Case Studies (philosophical dilemmas)
- Trolley Problem – choosing between one vs. many lives; factors like age, innocence, social value complicate choices.
- French Revolution – influenced by Rousseau’s General Will and rejection of elite-driven law.
- Church vs. State (Medieval Europe) – supremacy of divine law over monarchs, challenged during Reformation.
Terms
- Natural Law – Eternal, universal, immutable law rooted in morality and reason.
- Sovereign Command – Austin’s analytical view of law as sovereign order.
- Theory of Forms – Plato’s idea of ideals vs. imperfect realities.
- Rectificatory Justice – Justice restoring balance (Aristotle).
- Distributive Justice – Justice according to contribution (Aristotle).

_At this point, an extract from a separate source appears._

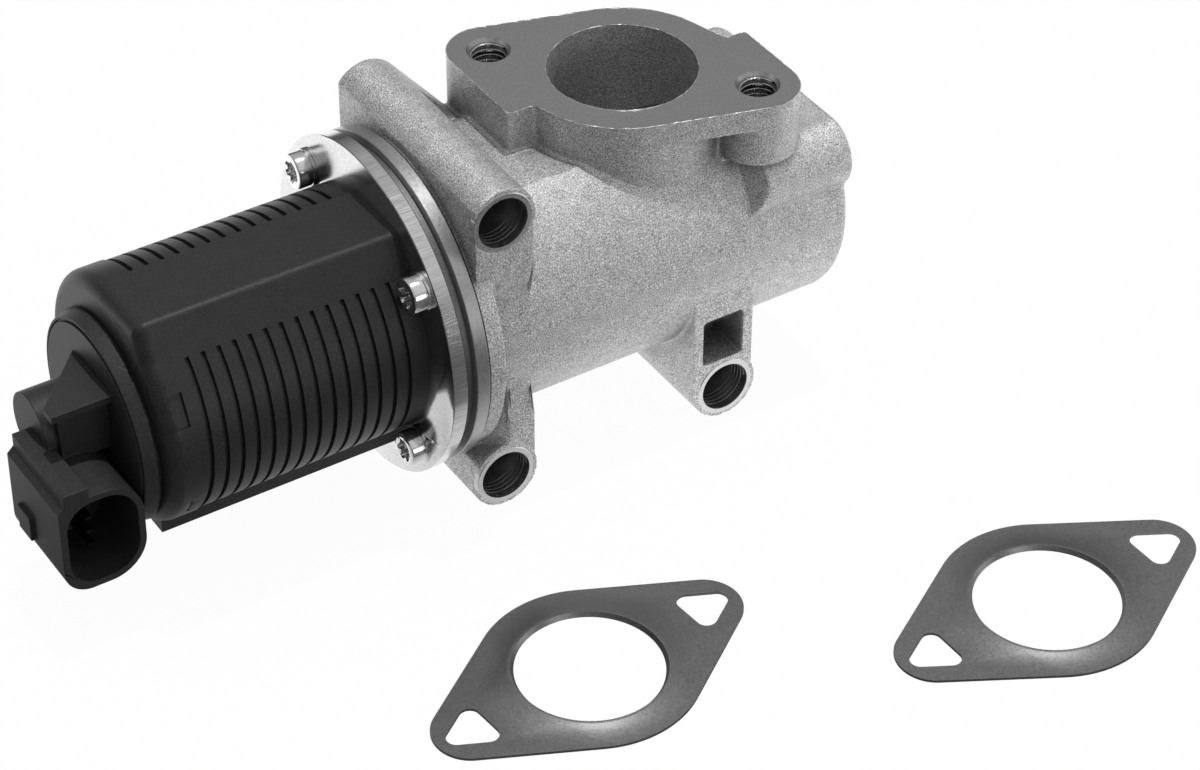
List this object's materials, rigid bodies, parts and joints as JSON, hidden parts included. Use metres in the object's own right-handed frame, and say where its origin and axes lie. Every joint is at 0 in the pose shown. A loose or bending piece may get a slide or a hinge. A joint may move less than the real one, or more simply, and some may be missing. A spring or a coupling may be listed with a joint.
{
  "type": "egr valve",
  "caption": "Exhaust gas recirculation valve: cast housing with top inlet flange and rear outlet, motor-driven poppet valve in a ribbed black cover with a plug socket, and loose port gaskets.",
  "frame": {"origin": "centre of the gas inlet's mouth, in the plane of the inlet flange's face", "axes": "+Z out of the inlet, X along the valve's own axis with the motor on the -X side, +Y out of the rear mounting face"},
  "size_m": [0.2131, 0.1737, 0.081],
  "materials": {
    "cast_alloy": "sand-cast and shot-blasted, faces machined",
    "turned_alloy": "turned satin",
    "plate_steel": "bright ground plate",
    "screw_steel": "bright zinc plated",
    "valve_steel": "machined",
    "spring_steel": "oil tempered",
    "gasket_steel": "pressed sheet, dull",
    "gasket_black": "coated sheet",
    "cover_black": "moulded, satin",
    "cap_black": "moulded, fine grain",
    "seal_rubber": "smooth",
    "bush_bronze": "sintered",
    "copper": "enamelled",
    "lamination": "stacked sheet",
    "magnet_grey": "ferrite",
    "carbon": "pressed carbon",
    "pin_metal": "tinned",
    "board_green": "lacquered board",
    "chip_black": "moulded",
    "brush_plate_tan": "moulded phenolic"
  },
  "bodies": {
    "root": {"valve_housing": "cast_alloy", "seat_ring": "valve_steel", "flange_gasket": "gasket_black", "adapter_flange": "turned_alloy", "stem_seal": "seal_rubber", "guide_bush": "bush_bronze", "spring_washer": "valve_steel", "return_spring": "spring_steel", "slotted_spacer": "turned_alloy", "clamp_plate": "plate_steel", "clamp_screws": "screw_steel", "front_plate": "valve_steel", "wave_washer": "spring_steel", "motor_can": "valve_steel", "motor_magnets": "magnet_grey", "front_bearing_ring": "screw_steel", "rear_bearing_ring": "screw_steel", "brush_plate": "brush_plate_tan", "carbon_brushes": "carbon", "brush_springs": "spring_steel", "motor_cover": "cover_black", "cover_seal": "seal_rubber", "end_cap": "cap_black", "cap_seal": "seal_rubber", "plug_pins": "pin_metal", "sensor_board": "board_green", "position_sensor": "chip_black", "port_gasket_1": "gasket_steel", "port_gasket_2": "gasket_steel"},
    "rotor": {"rotor_sleeve": "valve_steel", "lead_nut": "bush_bronze", "rotor_core": "lamination", "rotor_windings": "copper", "commutator": "copper", "front_bearing_race": "screw_steel", "rear_bearing_race": "screw_steel", "front_bearing_balls": "screw_steel", "rear_bearing_balls": "screw_steel"},
    "valve": {"valve_disc": "valve_steel", "valve_stem": "valve_steel", "spring_retainer": "valve_steel", "retainer_collet": "valve_steel", "lead_screw": "valve_steel", "cross_pin": "screw_steel", "position_magnet": "magnet_grey"}
  },
  "joints": [
    {"name": "rotor_spin", "type": "hinge", "parent": "root", "child": "rotor", "pos_m": [-0.09, 0, -0.0365], "axis": [1, 0, 0], "range_deg": [0, 630]},
    {"name": "valve_lift", "type": "slide", "parent": "root", "child": "valve", "axis": [1, 0, 0], "range_m": [0, 0.0071], "stiffness_N_per_m": 40, "springref_m": -0.012, "deforming": ["return_spring"]}
  ],
  "couplings": [
    {"joint": "valve_lift", "follows": "rotor_spin", "m_per_rad": 0.00063662}
  ]
}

- Stoicism – Philosophy of reason and detachment.
- Lex Eterna / Divina / Naturalis / Humana – Aquinas’ four types of law.
- General Will – Rousseau’s concept of collective good guiding laws.
- Separation of Powers – Montesquieu’s governance principle.
References
- Austin – Analytical school.
- Heraclitus, Socrates, Plato, Aristotle – Greek contributions.
- Zeno, Cicero – Roman natural law thought.
- St. Augustine, St. Thomas Aquinas – Medieval phase.
- Hobbes (“Leviathan”), Locke, Rousseau, Montesquieu – Social contract theorists.
- Immanuel Kant – Causality and perception in law.